[start DATA SECTION]

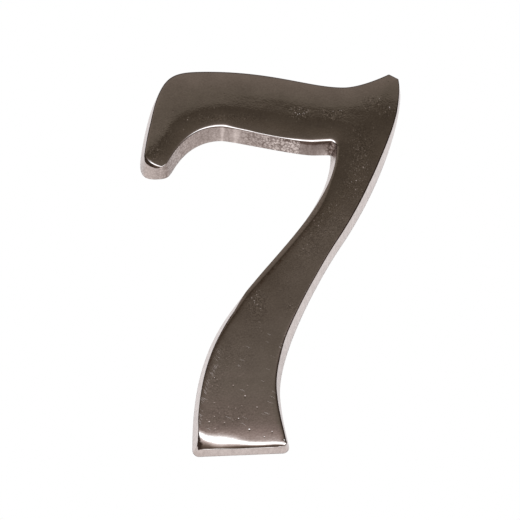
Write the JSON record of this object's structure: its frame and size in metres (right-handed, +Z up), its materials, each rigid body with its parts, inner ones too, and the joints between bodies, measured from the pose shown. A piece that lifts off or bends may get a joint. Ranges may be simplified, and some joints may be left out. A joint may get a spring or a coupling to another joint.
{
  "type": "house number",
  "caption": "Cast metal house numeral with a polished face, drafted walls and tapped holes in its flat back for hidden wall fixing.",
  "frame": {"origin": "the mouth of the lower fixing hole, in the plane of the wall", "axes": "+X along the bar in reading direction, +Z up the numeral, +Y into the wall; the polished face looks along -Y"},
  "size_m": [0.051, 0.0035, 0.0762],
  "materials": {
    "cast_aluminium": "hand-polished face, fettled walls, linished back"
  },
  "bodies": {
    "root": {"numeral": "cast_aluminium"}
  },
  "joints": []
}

[end DATA SECTION]

Copy all of the data. Keep every word exactly as it is.

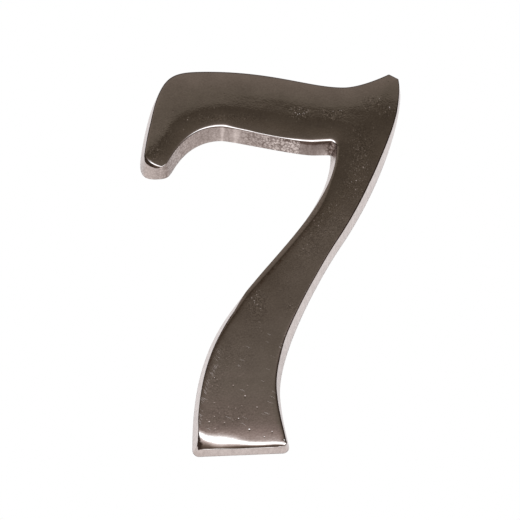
Write the JSON record of this object's structure: its frame and size in metres (right-handed, +Z up), its materials, each rigid body with its parts, inner ones too, and the joints between bodies, measured from the pose shown. A piece that lifts off or bends may get a joint. Ranges may be simplified, and some joints may be left out. A joint may get a spring or a coupling to another joint.
{
  "type": "house number",
  "caption": "Cast metal house numeral with a polished face, drafted walls and tapped holes in its flat back for hidden wall fixing.",
  "frame": {"origin": "the mouth of the lower fixing hole, in the plane of the wall", "axes": "+X along the bar in reading direction, +Z up the numeral, +Y into the wall; the polished face looks along -Y"},
  "size_m": [0.051, 0.0035, 0.0762],
  "materials": {
    "cast_aluminium": "hand-polished face, fettled walls, linished back"
  },
  "bodies": {
    "root": {"numeral": "cast_aluminium"}
  },
  "joints": []
}